## Task brief
Make an exact copy of all the data.

[Begin Data excerpt]

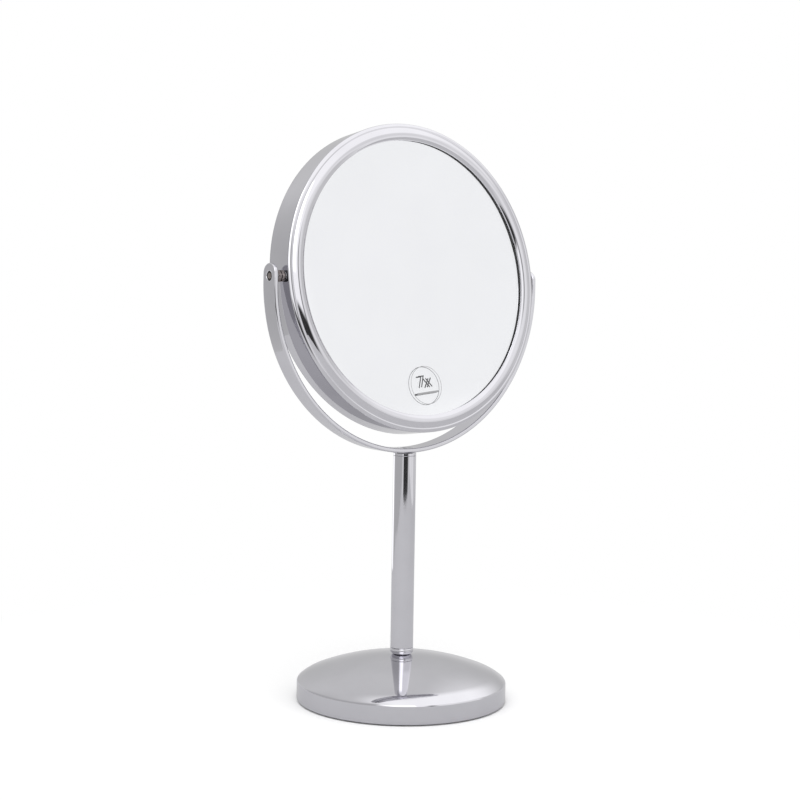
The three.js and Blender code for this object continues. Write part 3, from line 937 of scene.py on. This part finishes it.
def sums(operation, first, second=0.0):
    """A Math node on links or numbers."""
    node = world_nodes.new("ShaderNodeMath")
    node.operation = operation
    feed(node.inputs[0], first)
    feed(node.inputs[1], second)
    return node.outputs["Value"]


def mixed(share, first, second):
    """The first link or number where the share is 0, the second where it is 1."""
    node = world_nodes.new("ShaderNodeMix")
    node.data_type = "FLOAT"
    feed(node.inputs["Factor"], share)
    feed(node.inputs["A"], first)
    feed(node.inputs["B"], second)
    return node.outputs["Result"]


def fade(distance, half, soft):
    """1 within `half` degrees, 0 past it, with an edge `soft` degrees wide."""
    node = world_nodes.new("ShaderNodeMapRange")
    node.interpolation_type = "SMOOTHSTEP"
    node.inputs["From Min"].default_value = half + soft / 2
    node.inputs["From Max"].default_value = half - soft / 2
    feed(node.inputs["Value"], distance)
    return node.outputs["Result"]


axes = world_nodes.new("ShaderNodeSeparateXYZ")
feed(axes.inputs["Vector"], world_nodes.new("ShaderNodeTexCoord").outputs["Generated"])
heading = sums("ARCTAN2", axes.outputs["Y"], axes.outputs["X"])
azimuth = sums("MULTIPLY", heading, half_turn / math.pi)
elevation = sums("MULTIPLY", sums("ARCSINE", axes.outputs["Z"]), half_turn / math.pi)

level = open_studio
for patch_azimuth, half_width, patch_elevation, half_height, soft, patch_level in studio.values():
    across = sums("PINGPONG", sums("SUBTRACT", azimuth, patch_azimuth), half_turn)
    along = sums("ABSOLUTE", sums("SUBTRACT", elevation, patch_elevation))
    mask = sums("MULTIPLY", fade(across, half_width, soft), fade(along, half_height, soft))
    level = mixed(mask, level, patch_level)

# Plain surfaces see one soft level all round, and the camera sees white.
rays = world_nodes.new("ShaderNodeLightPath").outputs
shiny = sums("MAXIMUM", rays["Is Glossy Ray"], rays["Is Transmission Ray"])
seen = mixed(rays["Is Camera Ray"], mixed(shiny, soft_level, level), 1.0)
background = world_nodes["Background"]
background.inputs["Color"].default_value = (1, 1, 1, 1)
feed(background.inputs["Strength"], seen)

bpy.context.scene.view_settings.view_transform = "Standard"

[End Data excerpt]

## Exercise result
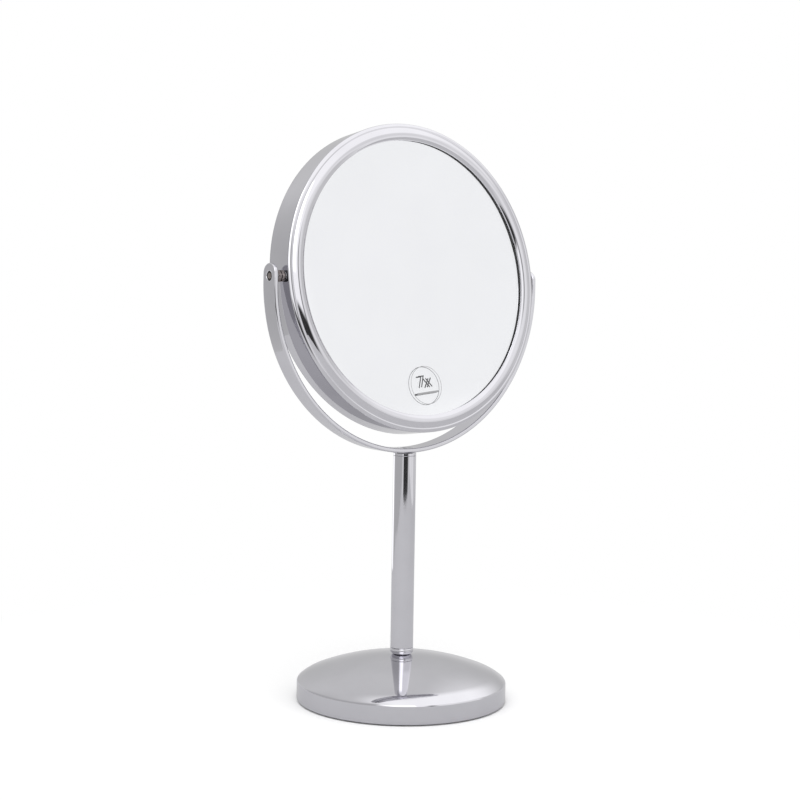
The three.js and Blender code for this object continues. Write part 3, from line 937 of scene.py on. This part finishes it.
def sums(operation, first, second=0.0):
    """A Math node on links or numbers."""
    node = world_nodes.new("ShaderNodeMath")
    node.operation = operation
    feed(node.inputs[0], first)
    feed(node.inputs[1], second)
    return node.outputs["Value"]


def mixed(share, first, second):
    """The first link or number where the share is 0, the second where it is 1."""
    node = world_nodes.new("ShaderNodeMix")
    node.data_type = "FLOAT"
    feed(node.inputs["Factor"], share)
    feed(node.inputs["A"], first)
    feed(node.inputs["B"], second)
    return node.outputs["Result"]


def fade(distance, half, soft):
    """1 within `half` degrees, 0 past it, with an edge `soft` degrees wide."""
    node = world_nodes.new("ShaderNodeMapRange")
    node.interpolation_type = "SMOOTHSTEP"
    node.inputs["From Min"].default_value = half + soft / 2
    node.inputs["From Max"].default_value = half - soft / 2
    feed(node.inputs["Value"], distance)
    return node.outputs["Result"]


axes = world_nodes.new("ShaderNodeSeparateXYZ")
feed(axes.inputs["Vector"], world_nodes.new("ShaderNodeTexCoord").outputs["Generated"])
heading = sums("ARCTAN2", axes.outputs["Y"], axes.outputs["X"])
azimuth = sums("MULTIPLY", heading, half_turn / math.pi)
elevation = sums("MULTIPLY", sums("ARCSINE", axes.outputs["Z"]), half_turn / math.pi)

level = open_studio
for patch_azimuth, half_width, patch_elevation, half_height, soft, patch_level in studio.values():
    across = sums("PINGPONG", sums("SUBTRACT", azimuth, patch_azimuth), half_turn)
    along = sums("ABSOLUTE", sums("SUBTRACT", elevation, patch_elevation))
    mask = sums("MULTIPLY", fade(across, half_width, soft), fade(along, half_height, soft))
    level = mixed(mask, level, patch_level)

# Plain surfaces see one soft level all round, and the camera sees white.
rays = world_nodes.new("ShaderNodeLightPath").outputs
shiny = sums("MAXIMUM", rays["Is Glossy Ray"], rays["Is Transmission Ray"])
seen = mixed(rays["Is Camera Ray"], mixed(shiny, soft_level, level), 1.0)
background = world_nodes["Background"]
background.inputs["Color"].default_value = (1, 1, 1, 1)
feed(background.inputs["Strength"], seen)

bpy.context.scene.view_settings.view_transform = "Standard"